Однако осуждение, разразившись над Жанолем, по-видимому, прервало линию его удач; он, так же как и другие, спокойно отправился на каторгу, а суровая дисциплина, наверное, укоротила его страсть к побегам.
Жаноль сделался обыкновенным каторжником.
Глава 13
Разбойники больших дорог
Шайка Катюсса имела своих представителей во всех слоях общества; Жаноль, этот элегантный вор в белых перчатках и черном фраке, был, так сказать, представителем светского элемента; Гризон, о котором я намерен теперь поговорить, принадлежал к низшим слоям преступной среды и вполне олицетворял тип бандита с больших дорог.
Этот Гризон во главе шайки отчаянных головорезов в продолжение нескольких месяцев терроризировал Понтмонское предместье; специальностью шайки были ночные грабежи и вооруженные нападения.
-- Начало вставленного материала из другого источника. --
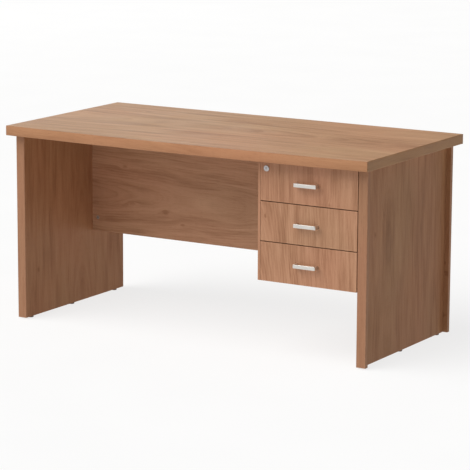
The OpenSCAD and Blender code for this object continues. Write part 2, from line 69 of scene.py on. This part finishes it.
class Graph:
    """One material's node tree, built by short calls that return output sockets."""

    def __init__(self, name):
        self.material = bpy.data.materials.new(name)
        self.material.use_nodes = True
        self.tree = self.material.node_tree
        self.tree.nodes.clear()
        self.own = self.tree.nodes.new("ShaderNodeTexCoord").outputs["Object"]
        split = self.node("ShaderNodeSeparateXYZ", {0: self.own})
        self.axis = {letter: split.outputs[letter] for letter in "XYZ"}

    def node(self, kind, inputs=None, **settings):
        made = self.tree.nodes.new(kind)
        for key, value in settings.items():
            setattr(made, key, value)
        for key, value in (inputs or {}).items():
            if isinstance(value, bpy.types.NodeSocket):
                self.tree.links.new(value, made.inputs[key])
            else:
                made.inputs[key].default_value = value
        return made

    def math(self, operation, a, b=0.0):
        return self.node("ShaderNodeMath", {0: a, 1: b}, operation=operation).outputs[0]

    def add(self, a, b):
        return self.math("ADD", a, b)

    def sub(self, a, b):
        return self.math("SUBTRACT", a, b)

    def mul(self, a, b):
        return self.math("MULTIPLY", a, b)

    def sway(self, noise, size):
        """noise, which lies round 0.5, as a swing of size round zero."""
        return self.mul(self.sub(noise, 0.5), size)

    def vector(self, x, y, z=0.0):
        return self.node("ShaderNodeCombineXYZ", {0: x, 1: y, 2: z}).outputs[0]

    def noise(self, vector, scale=1.0, detail=2.0, rough=0.5):
        inputs = {"Vector": vector, "Scale": scale, "Detail": detail, "Roughness": rough}
        return self.node("ShaderNodeTexNoise", inputs).outputs["Fac"]

    def drawn_noise(self, first, second, rates, third, detail, rough=0.5):
        """Noise with its own rate, in cycles a metre, along each of two directions."""
        at = self.vector(self.mul(first, rates[0]), self.mul(second, rates[1]), third)
        return self.noise(at, 1, detail, rough)

    def spots(self, scale, detail, low, high):
        """0 where the noise is below low, 1 where it is above high."""
        return self.span(self.noise(self.own, scale, detail), low, high)

    def span(self, value, low, high, new_low=0.0, new_high=1.0, smooth=False):
        """value from low..high carried to new_low..new_high, held at both ends."""
        inputs = {"Value": value, "From Min": low, "From Max": high,
                  "To Min": new_low, "To Max": new_high}
        kind = "SMOOTHSTEP" if smooth else "LINEAR"
        made = self.node("ShaderNodeMapRange", inputs, interpolation_type=kind, clamp=True)
        return made.outputs["Result"]

    def ramp(self, factor, stops):
        made = self.node("ShaderNodeValToRGB", {0: factor})
        points = made.color_ramp.elements
        for place, _ in stops[len(points):]:
            points.new(place)
        for point, (place, colour) in zip(points, sorted(stops)):
            point.position = place
            point.color = (*colour, 1)
        return made.outputs["Color"]

    def mix(self, factor, a, b, blend="MIX"):
        made = self.node("ShaderNodeMix", data_type="RGBA", blend_type=blend)
        for key, value in ((MIX_FACTOR, factor), (MIX_A, a), (MIX_B, b)):
            if isinstance(value, bpy.types.NodeSocket):
                self.tree.links.new(value, made.inputs[key])
            else:
                plain = key == MIX_FACTOR
                made.inputs[key].default_value = value if plain else (*value, 1)
        return made.outputs[MIX_RESULT]

    def stain(self, colour, mask, strength, other):
        """colour taken towards another one, strength of the way where the mask is 1."""
        return self.mix(self.mul(mask, strength), colour, other)

    def clouds(self, scale, dark, pale):
        """A colour that drifts softly between two tones."""
        return self.mix(self.spots(scale, 3, 0.3, 0.7), dark, pale)

    def bump(self, height, distance, strength):
        inputs = {"Height": height, "Distance": distance, "Strength": strength}
        return self.node("ShaderNodeBump", inputs).outputs["Normal"]

    def finish(self, colour, roughness, normal=None, metallic=0.0, **values):
        inputs = {"Base Color": colour, "Roughness": roughness, "Metallic": metallic}
        if normal:
            inputs["Normal"] = normal
        inputs.update({key.replace("_", " "): value for key, value in values.items()})
        shader = self.node("ShaderNodeBsdfPrincipled", inputs)
        self.node("ShaderNodeOutputMaterial", {"Surface": shader.outputs[0]})
        return self.material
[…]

Вся северо-западная окраина Парижа долгое время страдала от этих опасных бандитов.
С револьверами в руках они врывались в дома мирных граждан, останавливали среди белого дня прохожих на дороге и встречали жандармов дружными залпами выстрелов.
Гризон, которому едва исполнилось двадцать два года, был наделен замечательной физической силой, а также редкой энергией.
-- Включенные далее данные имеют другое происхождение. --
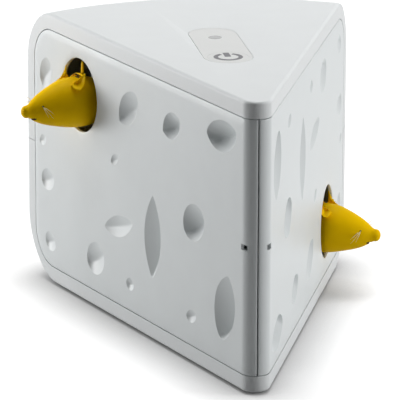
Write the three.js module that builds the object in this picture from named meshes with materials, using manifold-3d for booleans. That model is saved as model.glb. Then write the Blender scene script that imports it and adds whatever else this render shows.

У него была дуэль, оставшаяся памятной в Монмартре и в Шанель. Он дрался с не менее известным Алорто, отейльским убийцей и сообщником Селлера. Ссора вспыхнула между ними из-за первенства; оба претендовали на титул главаря шапельских воров; однажды в каком-то кабаке они выхватили ножи и на глазах товарищей устроили кровавый поединок. На рассвете Алорто был поднят агентами в бесчувственном состоянии. На его теле оказалось восемь глубоких ран, нанесенных ножом.
Можно представить себе, каким авторитетом пользовался такой субъект, как Гризон, среди преступного мира и как ему повиновались.
Арест этого человека стоил невероятных усилий агентам сыскной полиции. Инспектор Гальярд с револьвером в руках и с помощью нескольких агентов только после отчаянной схватки мог задержать его.
Гризон предстал перед судом присяжных и был приговорен к пожизненной каторге за вооруженные грабежи, за покушения на убийства и прочее и прочее, всех его громких подвигов не перечтешь! Однако ему не пришлось отправиться в одиночное заключение, где он должен был ожидать отъезда в Гвиану, — его счеты с правосудием не совсем еще были покончены. Он оказался скомпрометированным в одном новом деле, и его оставили, чтобы добиться хотя бы некоторых разъяснений насчет его сообщников. Вот почему его раза два в неделю возили из тюрьмы Гранд-Рокет, где он был помещен, во Дворец правосудия на допросы к следователю, господину Бедоре. В один прекрасный день его привезли и, по обыкновению, оставили ждать в знаменитой «мышеловке». Он был необычайно тих и спокоен; надзор за ним поручили одному молодому и неопытному жандарму, которого он скоро подкупил прочувствованными речами о своем раскаянии и о злой судьбе, преследующей его.